It’s here again. That time of the year when I go hunting for raakhis for my two brothers. They have to be special and that’s because the wrists they are going to adorn on Raksha Bandhan day belong to two very special persons. As I pack the raakhis in envelopes and get them ready to be couriered to two different parts of the world, I pause for a moment to rub my misty eyes. Somehow this day always brings back those childhood memories that seem so distant otherwise.

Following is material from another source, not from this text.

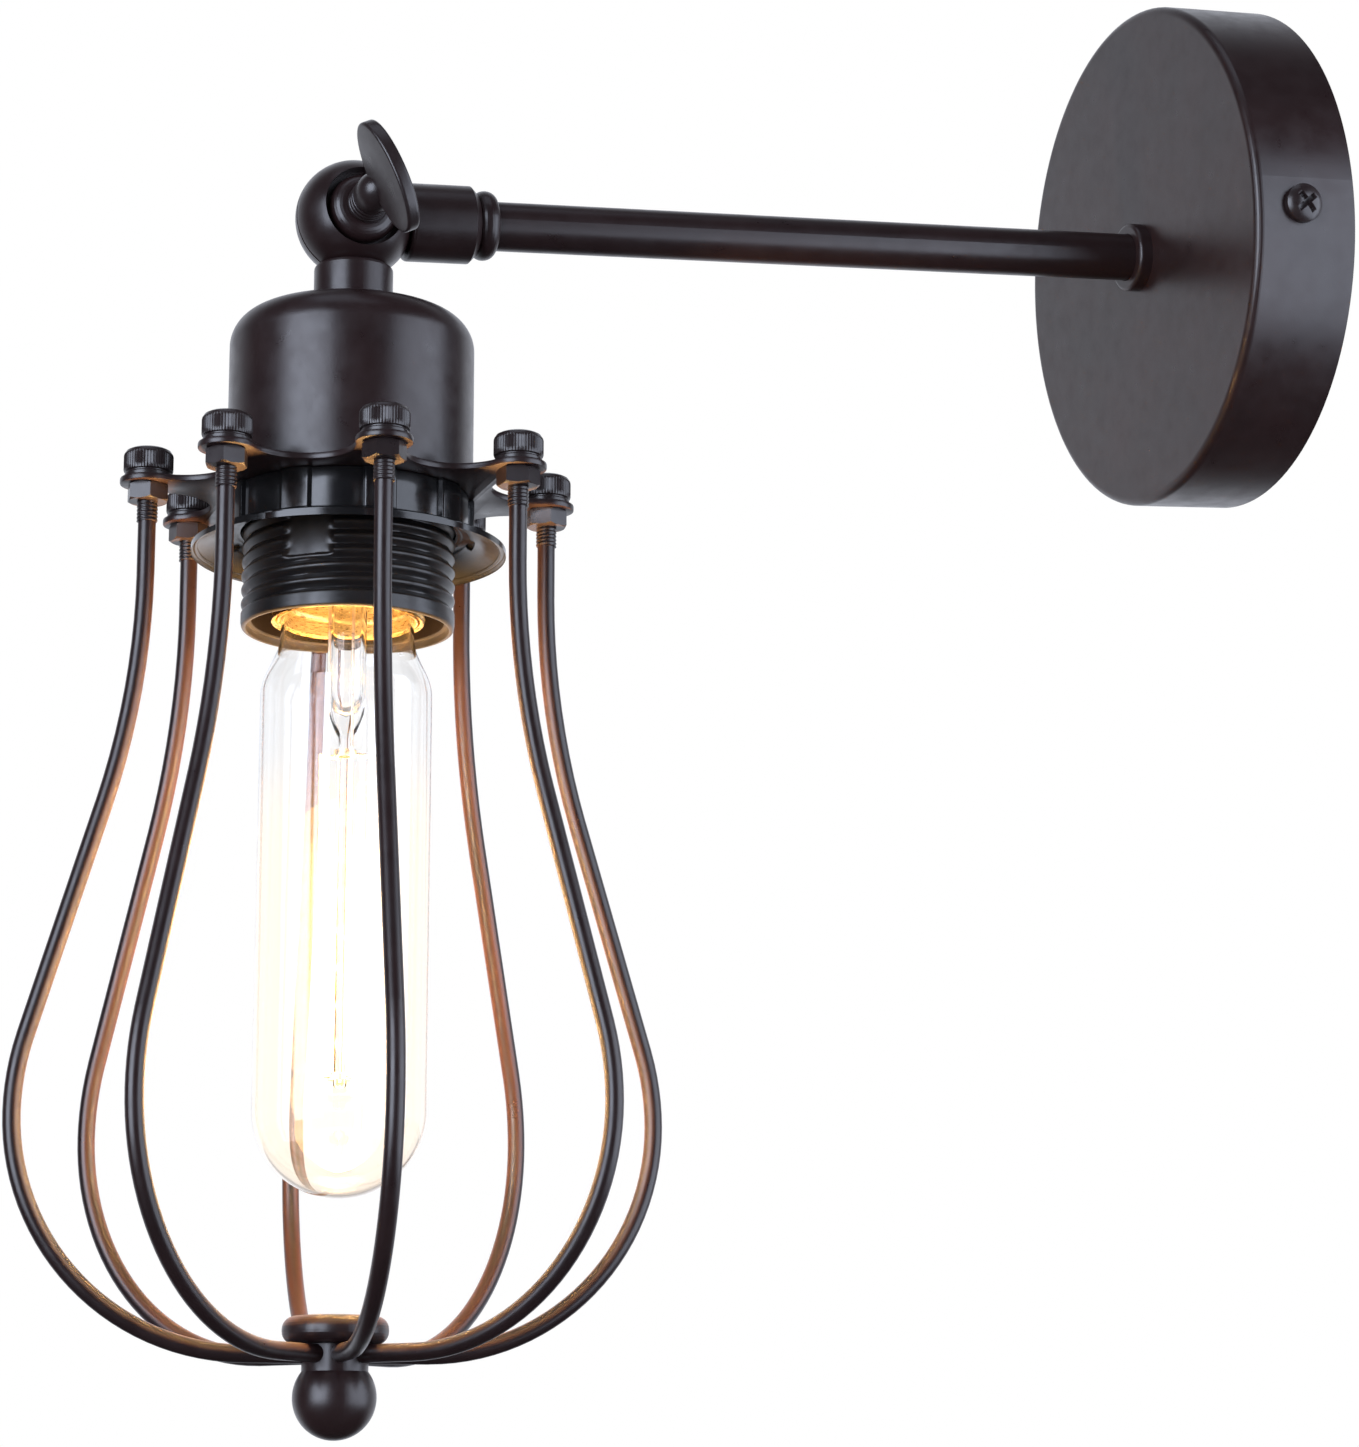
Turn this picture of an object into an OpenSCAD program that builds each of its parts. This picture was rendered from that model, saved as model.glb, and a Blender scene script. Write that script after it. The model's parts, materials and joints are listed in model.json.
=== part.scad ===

What is so special about this bond? Is it the fact that the three of us have sprung from the same set of parents? Or is it the uncomplicated simplicity of our childhood that binds us in this invisible bond? As the years have gone by and we have drifted apart in miles, outwardly it may seem that we have lost touch with each other. But when we pick up that phone and hear each others voices, or when the cell phone beeps with an sms that has just come in from them, my heart leaps with love. Every single time.
And I realize that this is one bond that can never die. Even though we have our own individual families and are most of the time immersed in own responsibilities at our work places, we never hesitate to be there for each other. All it takes sometimes is one phone call, one sms or one e-mail. And of course one raakhi every year to cement the bond.
I know to my brothers this raakhi is not just a decorative piece of thread that will adorn their wrist, but a reminder that they have a sister that needs their love, care and protection all the days of her life. And to me it?s a reminder that I have two shoulders to lean on, come rain or shine. It’s a day to thank God that he has given me these two cherished gifts that I wouldn’t exchange for all the wealth in the world.
The tradition behind the festival of Raksha Bandhan can be traced back to ancient times and has its roots in Hindu religion. It is celebrated every year during the full moon in the Hindu month of Shravana. This month is also called Sawan ka Mahina and corresponds with the month of July and August. This year Raksha Bandhan will be celebrated on August 9, 2006.
This day thousands of sisters tie raakhis on their brothers wrists. Those that don’t have brothers, tie them on their first cousins or close relatives who hold a brother’s place in their hearts. Age is not a factor here. You can be of any age to tie a raakhi on your brother.
The day starts with a pooja where the sister prays for her brothers well being, long life and safety. She then applies the traditional tilak on his forehead, performs the aarti and ties the raakhi on her brothers wrist. The brothers promise to protect their sisters from all the dangers and hardships in life. Usually a gift is given to the sister. It can be clothes, jewellery or money.
Like all festivals today, Raksha Bandhan also has a lot of commercial value attached to it. Shops selling raakhis compete with each other to come out with the best and most innovative raakhis that sell like hot cakes. Even famous jewellery shops advertise their special raakhis made out of gold and studded with precious stones. The return gifts that a brother can give his sister in exchange for the raakhi can also be purchased in these shops.
All these things somehow take away from the true spirit of the festival. Gone are the days when a brother could given chocolates or sweets to his sister and the sister would be satisfied with it. Perhaps it is high time we educated our own children about this aspect. It is the only way that the real significance of this beautiful Indian festival of Raksha Bandhan will live on.
Wishing joy and heavenly blessings to all brothers and sisters on this auspicious occasion!